O time voltou outro do vestiário, disposto a passar por cima de todas as suas limitações momentâneas. Edinho e Wagner, nulidades de outro dia, correram como nunca – curiosamente Rhayner, velocista, não estava em dia de grandes corridas.

Uma, duas, três, quatro tentativas, Anderson incrivelmente quase faz um golaço de bicicleta antes do pênalti marcado. Mais que quase, a cobrança furiosa do pênalti por Sobis no meio do gol. E o toma-lá-dá-cá, bate-volta, pingue-pongue em máquina de flipper que resultou na grande virada da partida – Wagner até surpreso com seu gol, peito nu e um alívio de três mil mares.
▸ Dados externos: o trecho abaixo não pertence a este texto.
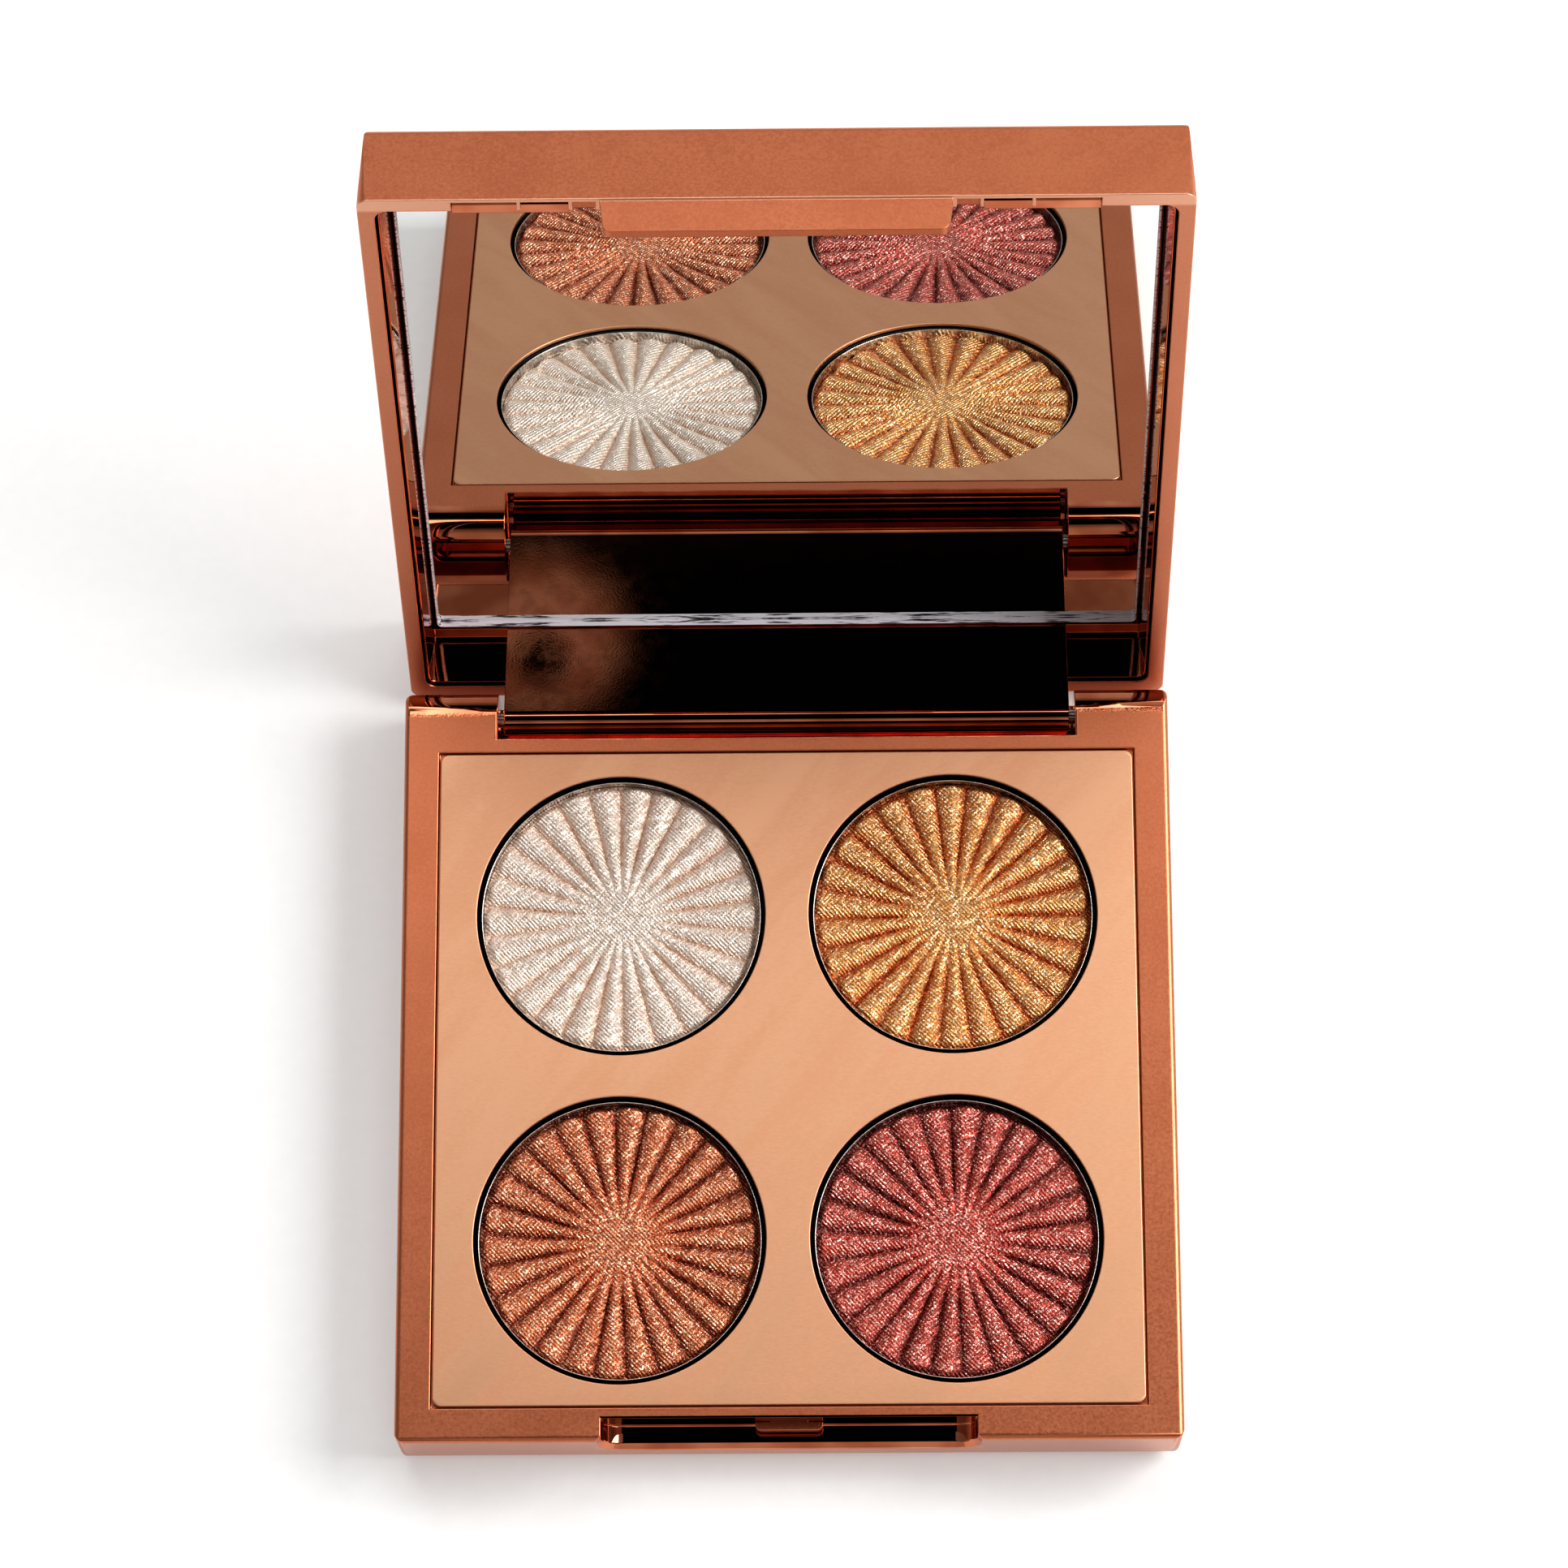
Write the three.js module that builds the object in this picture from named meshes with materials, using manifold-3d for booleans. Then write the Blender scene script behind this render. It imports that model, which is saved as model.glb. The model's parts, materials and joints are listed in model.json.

DEPOIS uma confusão enorme, a Portuguesa agredindo e o Fluminense defendendo a vida em campo. Quinze minutos e chutávamos para onde fosse permitido. Cavalieri voou heroico no chão e salvou um lance capital, como já tinha feito no primeiro tempo, cortando o cruzamento. Felipe trouxe arte a alguns belos passos, jazz. Samuel? Um balaço no ângulo!

Entre bicões e porradas, o Flu aguentou como pôde. Nesse ínterim, fiz uma grande amizade nas arquibancadas: meu amigo Thierry, tricolor de mil continentes com apenas um ano e sete meses de vida. Parecia à vontade no meio de gritos e barulheira. Eu tenho quarenta e cinco anos; quando Thierry tiver a minha idade, já estarei pós-morto – o que importa é o hoje, o agora, somos dois irmãos a campo, ele numa felicidade enorme. Thierry é o futuro da nossa arquibancada, nossa mocidade independente. Alguém dirá: este jogo contra a Portuguesa significou atravessar três desertos até um oásis de chocolate. Ou rever o olhar de cobra verde da mulher mais linda do mundo. Ave Thierry! João de Deus com sua força nos cânticos.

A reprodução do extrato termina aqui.